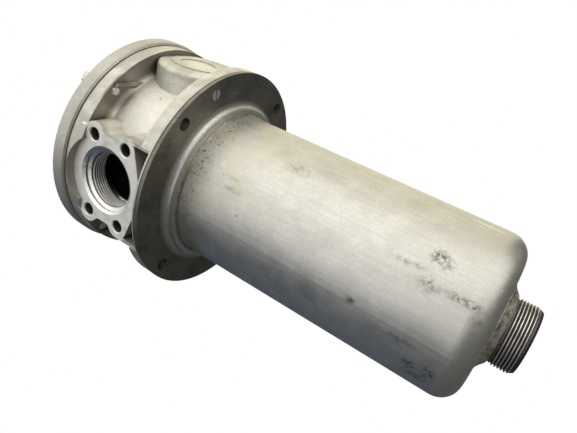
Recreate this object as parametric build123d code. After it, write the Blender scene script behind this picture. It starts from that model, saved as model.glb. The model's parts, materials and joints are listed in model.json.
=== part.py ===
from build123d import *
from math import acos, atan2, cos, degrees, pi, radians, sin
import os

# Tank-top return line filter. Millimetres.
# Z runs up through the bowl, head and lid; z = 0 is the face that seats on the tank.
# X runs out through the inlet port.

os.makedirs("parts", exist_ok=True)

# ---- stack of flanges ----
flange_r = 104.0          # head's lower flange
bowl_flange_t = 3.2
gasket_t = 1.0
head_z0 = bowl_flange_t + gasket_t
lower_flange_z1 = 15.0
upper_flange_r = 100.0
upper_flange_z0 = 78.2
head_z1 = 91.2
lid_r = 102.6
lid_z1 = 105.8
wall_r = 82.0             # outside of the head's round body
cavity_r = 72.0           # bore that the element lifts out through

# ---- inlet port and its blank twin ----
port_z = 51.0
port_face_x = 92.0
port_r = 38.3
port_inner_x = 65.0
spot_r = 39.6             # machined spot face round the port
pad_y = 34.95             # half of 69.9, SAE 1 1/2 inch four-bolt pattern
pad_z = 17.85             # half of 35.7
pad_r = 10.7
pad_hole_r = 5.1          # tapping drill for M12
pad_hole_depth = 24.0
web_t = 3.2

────

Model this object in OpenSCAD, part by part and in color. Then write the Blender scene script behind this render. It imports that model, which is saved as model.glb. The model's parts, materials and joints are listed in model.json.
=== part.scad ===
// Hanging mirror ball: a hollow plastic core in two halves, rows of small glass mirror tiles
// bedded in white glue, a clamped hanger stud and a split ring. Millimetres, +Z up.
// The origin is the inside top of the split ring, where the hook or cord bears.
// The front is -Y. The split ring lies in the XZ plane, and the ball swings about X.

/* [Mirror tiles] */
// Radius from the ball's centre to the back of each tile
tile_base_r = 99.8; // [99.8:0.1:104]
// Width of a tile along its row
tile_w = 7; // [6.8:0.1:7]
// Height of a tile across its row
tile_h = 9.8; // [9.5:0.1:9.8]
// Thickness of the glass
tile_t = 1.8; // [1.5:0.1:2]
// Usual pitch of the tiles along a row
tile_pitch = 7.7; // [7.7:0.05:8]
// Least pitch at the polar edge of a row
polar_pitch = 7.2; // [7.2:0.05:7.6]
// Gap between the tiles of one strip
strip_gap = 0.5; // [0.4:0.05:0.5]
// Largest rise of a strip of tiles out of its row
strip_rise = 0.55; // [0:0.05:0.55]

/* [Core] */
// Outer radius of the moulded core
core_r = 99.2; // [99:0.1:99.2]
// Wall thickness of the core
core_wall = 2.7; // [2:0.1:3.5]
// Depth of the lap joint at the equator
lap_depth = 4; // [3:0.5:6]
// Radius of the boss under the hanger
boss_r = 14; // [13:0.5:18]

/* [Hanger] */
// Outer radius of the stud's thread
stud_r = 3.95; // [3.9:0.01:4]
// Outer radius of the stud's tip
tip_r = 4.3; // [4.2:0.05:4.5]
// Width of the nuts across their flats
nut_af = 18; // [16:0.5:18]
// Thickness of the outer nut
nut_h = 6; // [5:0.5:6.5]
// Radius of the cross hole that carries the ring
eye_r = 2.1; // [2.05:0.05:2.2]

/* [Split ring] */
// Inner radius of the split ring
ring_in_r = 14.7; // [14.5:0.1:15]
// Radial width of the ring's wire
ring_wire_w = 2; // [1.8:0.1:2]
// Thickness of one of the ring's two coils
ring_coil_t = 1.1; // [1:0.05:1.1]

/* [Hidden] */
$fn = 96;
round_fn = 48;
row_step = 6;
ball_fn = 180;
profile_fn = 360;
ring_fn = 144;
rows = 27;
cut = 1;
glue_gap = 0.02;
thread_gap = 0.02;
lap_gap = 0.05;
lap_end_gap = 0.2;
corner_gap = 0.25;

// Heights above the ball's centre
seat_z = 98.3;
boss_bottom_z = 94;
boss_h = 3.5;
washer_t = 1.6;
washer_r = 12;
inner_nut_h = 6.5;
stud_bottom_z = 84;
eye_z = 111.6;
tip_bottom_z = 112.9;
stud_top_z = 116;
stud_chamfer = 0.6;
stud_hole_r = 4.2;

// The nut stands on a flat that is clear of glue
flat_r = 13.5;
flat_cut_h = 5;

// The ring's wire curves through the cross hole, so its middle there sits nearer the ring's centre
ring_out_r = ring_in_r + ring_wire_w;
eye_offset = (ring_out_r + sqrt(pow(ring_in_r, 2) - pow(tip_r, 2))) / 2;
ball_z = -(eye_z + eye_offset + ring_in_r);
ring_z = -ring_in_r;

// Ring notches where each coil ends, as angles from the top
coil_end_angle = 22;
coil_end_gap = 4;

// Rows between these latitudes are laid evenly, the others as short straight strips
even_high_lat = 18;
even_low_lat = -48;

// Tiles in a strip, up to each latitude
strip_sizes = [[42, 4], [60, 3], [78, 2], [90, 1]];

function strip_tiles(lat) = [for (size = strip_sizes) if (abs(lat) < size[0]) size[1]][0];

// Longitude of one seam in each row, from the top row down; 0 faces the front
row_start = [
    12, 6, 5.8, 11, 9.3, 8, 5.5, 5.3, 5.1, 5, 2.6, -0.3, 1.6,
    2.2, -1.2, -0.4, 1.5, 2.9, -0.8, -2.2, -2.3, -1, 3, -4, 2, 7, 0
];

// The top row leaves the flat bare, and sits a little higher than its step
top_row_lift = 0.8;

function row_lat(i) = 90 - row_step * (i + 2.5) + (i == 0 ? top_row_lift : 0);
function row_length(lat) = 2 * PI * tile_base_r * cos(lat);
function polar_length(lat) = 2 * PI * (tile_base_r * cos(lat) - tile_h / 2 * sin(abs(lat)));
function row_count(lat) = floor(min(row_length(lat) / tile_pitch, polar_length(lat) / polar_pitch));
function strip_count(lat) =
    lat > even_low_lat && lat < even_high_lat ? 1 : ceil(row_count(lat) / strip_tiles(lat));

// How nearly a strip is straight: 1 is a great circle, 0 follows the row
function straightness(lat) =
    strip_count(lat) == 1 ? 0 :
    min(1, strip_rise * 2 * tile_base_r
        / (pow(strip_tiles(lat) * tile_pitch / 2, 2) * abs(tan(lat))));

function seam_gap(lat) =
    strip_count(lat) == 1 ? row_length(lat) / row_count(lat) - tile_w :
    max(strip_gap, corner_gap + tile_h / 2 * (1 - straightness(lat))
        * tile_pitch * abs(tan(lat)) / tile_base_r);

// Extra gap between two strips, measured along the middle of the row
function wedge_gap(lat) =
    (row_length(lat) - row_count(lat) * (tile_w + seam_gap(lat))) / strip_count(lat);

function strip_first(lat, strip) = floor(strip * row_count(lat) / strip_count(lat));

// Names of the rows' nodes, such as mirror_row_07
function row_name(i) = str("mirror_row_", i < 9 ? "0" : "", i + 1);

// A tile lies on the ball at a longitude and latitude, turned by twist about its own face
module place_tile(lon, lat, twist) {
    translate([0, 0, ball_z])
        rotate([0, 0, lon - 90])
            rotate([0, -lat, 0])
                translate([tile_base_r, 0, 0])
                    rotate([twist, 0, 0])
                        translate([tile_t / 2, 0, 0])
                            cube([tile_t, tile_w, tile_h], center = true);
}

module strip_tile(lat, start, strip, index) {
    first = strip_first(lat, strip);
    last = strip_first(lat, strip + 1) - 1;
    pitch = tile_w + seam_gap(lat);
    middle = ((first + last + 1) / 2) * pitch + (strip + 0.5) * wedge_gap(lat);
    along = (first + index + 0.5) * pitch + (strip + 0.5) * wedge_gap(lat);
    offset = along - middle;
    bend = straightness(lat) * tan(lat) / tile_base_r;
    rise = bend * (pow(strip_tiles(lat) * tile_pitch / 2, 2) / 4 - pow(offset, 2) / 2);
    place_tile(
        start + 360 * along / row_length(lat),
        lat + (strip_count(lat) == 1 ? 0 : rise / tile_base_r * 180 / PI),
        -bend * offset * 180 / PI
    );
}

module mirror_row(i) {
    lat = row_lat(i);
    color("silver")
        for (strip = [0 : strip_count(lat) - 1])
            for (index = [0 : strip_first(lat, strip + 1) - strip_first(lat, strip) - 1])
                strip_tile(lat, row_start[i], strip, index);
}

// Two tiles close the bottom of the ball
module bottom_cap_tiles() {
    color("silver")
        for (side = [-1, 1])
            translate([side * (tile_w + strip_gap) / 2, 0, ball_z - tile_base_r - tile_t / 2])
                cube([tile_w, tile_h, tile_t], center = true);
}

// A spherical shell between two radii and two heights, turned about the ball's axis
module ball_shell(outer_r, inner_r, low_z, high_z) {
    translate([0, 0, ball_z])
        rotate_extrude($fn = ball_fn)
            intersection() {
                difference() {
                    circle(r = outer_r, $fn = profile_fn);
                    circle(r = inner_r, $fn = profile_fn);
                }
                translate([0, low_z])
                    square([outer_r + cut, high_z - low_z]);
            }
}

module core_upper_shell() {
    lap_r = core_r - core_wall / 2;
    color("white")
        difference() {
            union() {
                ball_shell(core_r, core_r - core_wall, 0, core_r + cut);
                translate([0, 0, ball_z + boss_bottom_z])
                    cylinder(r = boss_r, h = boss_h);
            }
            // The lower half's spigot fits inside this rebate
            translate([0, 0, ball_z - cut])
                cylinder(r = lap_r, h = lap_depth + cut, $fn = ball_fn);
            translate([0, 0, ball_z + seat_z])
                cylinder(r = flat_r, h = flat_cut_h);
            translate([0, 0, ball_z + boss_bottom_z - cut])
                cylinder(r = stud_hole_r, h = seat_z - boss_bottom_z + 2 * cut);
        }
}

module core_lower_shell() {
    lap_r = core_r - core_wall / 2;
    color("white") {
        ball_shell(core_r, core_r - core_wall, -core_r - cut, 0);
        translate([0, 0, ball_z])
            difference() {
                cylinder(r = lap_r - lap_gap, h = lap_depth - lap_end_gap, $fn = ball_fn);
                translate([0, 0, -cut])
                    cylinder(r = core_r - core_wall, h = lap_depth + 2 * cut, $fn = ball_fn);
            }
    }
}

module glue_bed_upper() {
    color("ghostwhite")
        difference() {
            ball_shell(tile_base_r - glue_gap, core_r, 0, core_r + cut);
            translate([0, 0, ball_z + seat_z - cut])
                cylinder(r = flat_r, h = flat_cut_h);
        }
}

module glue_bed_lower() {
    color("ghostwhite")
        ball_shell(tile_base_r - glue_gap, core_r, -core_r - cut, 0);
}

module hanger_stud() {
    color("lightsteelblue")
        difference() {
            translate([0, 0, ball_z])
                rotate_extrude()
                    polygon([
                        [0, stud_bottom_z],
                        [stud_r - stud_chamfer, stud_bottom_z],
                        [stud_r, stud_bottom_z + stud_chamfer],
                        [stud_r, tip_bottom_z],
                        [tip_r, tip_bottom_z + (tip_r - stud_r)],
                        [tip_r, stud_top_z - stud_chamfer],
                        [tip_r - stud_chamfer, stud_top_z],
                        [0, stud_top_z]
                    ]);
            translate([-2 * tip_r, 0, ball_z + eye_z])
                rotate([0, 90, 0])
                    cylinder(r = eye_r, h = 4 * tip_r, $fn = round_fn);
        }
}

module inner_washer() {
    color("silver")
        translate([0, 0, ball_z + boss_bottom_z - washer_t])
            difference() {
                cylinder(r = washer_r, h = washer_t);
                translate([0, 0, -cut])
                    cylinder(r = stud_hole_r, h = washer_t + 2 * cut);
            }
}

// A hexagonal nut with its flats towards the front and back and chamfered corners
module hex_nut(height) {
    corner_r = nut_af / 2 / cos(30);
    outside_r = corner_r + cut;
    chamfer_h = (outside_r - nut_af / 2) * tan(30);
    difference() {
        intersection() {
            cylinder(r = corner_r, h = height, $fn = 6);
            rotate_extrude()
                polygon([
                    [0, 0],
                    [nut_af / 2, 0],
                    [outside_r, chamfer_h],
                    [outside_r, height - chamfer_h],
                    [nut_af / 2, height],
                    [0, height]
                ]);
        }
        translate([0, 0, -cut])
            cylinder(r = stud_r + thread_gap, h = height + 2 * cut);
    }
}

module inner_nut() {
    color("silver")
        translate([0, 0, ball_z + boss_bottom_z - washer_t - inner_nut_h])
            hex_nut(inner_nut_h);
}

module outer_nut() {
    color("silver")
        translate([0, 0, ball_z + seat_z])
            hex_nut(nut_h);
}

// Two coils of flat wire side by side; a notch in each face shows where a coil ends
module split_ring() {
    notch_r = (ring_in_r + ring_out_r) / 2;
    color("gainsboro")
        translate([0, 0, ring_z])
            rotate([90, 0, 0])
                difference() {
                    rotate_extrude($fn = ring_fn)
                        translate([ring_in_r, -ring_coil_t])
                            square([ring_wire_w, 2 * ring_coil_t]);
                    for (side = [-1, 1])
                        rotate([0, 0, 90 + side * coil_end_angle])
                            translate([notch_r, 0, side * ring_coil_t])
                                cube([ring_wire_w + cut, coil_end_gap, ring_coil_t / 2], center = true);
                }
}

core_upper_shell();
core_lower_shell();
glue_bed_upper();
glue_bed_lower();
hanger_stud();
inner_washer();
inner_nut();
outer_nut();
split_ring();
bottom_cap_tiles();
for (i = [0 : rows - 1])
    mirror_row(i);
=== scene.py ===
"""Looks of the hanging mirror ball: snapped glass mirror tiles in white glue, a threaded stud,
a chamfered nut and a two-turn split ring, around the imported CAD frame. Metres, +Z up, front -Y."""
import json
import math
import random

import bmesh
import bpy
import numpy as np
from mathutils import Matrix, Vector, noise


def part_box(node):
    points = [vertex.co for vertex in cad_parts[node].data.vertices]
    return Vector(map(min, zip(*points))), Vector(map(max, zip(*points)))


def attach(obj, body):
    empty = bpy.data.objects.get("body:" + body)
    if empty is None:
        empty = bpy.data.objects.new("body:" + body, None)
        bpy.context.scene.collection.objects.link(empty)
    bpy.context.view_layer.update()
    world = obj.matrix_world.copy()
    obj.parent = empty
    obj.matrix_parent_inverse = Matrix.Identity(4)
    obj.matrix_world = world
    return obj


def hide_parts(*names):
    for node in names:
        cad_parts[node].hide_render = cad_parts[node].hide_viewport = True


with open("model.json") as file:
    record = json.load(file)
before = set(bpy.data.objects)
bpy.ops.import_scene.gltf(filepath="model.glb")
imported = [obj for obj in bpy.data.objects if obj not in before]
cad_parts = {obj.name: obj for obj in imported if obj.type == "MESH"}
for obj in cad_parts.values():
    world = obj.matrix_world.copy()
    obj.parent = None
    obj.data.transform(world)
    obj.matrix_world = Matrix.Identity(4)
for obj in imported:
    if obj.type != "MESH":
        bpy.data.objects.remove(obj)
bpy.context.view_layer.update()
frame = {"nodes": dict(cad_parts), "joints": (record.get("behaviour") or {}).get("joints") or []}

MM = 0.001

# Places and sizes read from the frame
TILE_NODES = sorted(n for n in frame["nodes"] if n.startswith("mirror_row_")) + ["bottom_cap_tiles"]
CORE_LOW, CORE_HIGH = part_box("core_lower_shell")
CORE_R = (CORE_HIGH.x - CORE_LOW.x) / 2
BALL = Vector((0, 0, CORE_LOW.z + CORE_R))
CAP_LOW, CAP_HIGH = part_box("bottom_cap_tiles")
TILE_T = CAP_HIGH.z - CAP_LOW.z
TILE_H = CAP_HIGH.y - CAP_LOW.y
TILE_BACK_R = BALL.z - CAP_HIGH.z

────

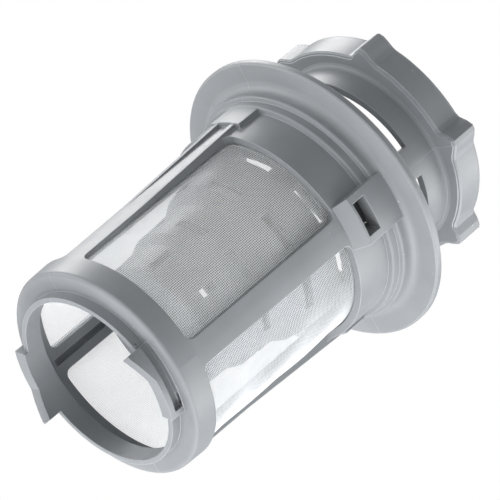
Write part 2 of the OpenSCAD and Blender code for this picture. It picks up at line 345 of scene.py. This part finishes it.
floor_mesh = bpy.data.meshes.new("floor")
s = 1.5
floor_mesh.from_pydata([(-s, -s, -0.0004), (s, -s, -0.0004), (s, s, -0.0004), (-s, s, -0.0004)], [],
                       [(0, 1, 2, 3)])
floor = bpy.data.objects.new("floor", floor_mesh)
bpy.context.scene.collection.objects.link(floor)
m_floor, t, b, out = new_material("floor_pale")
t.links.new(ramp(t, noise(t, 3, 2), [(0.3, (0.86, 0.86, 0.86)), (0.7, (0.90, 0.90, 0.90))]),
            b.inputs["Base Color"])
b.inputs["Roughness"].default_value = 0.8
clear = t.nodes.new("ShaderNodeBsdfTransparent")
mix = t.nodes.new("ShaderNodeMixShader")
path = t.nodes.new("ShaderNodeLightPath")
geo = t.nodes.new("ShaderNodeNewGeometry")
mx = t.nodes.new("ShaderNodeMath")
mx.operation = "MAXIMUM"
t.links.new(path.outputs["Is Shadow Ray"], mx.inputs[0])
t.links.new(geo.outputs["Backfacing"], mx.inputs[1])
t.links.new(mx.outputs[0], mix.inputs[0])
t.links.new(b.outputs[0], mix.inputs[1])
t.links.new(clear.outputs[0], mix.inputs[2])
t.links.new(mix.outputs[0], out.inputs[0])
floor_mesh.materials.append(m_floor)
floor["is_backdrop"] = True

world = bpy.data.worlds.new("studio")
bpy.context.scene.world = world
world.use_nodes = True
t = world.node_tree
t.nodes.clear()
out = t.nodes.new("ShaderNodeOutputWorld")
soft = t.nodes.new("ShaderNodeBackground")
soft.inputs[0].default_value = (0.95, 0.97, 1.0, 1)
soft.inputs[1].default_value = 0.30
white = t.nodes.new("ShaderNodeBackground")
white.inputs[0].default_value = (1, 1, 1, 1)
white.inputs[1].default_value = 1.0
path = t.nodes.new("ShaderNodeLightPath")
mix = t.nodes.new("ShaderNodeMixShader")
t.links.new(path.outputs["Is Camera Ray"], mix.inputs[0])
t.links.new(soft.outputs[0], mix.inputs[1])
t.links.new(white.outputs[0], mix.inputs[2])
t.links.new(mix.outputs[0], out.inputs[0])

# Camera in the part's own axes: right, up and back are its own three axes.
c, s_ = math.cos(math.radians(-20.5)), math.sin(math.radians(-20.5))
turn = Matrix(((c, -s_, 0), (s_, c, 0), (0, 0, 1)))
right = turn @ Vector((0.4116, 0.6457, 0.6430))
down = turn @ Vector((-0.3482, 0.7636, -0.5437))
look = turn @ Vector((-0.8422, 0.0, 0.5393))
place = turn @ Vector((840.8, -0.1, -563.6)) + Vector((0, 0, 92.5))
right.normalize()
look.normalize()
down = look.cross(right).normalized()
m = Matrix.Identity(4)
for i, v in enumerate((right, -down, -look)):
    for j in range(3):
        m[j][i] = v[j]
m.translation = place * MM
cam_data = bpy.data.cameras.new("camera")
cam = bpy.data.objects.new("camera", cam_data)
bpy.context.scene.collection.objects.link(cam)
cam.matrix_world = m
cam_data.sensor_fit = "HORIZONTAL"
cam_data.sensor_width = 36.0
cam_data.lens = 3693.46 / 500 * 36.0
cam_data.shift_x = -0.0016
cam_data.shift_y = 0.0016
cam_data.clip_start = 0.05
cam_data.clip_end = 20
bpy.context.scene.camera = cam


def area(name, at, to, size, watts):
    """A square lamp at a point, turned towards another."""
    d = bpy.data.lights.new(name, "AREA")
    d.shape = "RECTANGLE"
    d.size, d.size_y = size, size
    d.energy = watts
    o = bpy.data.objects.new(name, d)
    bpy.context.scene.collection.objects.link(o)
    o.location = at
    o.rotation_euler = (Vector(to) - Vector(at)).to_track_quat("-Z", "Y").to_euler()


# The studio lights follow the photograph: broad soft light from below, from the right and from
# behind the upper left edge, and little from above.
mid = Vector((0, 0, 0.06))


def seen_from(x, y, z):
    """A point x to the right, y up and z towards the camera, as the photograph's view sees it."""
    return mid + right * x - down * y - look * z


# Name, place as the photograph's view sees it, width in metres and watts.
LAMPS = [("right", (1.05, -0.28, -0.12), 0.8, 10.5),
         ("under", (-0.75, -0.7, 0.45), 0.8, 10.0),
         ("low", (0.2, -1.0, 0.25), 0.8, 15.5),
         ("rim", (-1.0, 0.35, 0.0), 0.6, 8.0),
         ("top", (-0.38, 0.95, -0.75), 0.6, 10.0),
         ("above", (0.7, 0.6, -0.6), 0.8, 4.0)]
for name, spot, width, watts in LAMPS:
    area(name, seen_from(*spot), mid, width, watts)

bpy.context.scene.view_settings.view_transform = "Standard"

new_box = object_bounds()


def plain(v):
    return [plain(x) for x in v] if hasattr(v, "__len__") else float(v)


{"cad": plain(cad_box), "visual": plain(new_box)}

────

◆ Work to do: Count how many lines of the material hold the string "update". Give the number and nothing more.

◆ Written solution: 2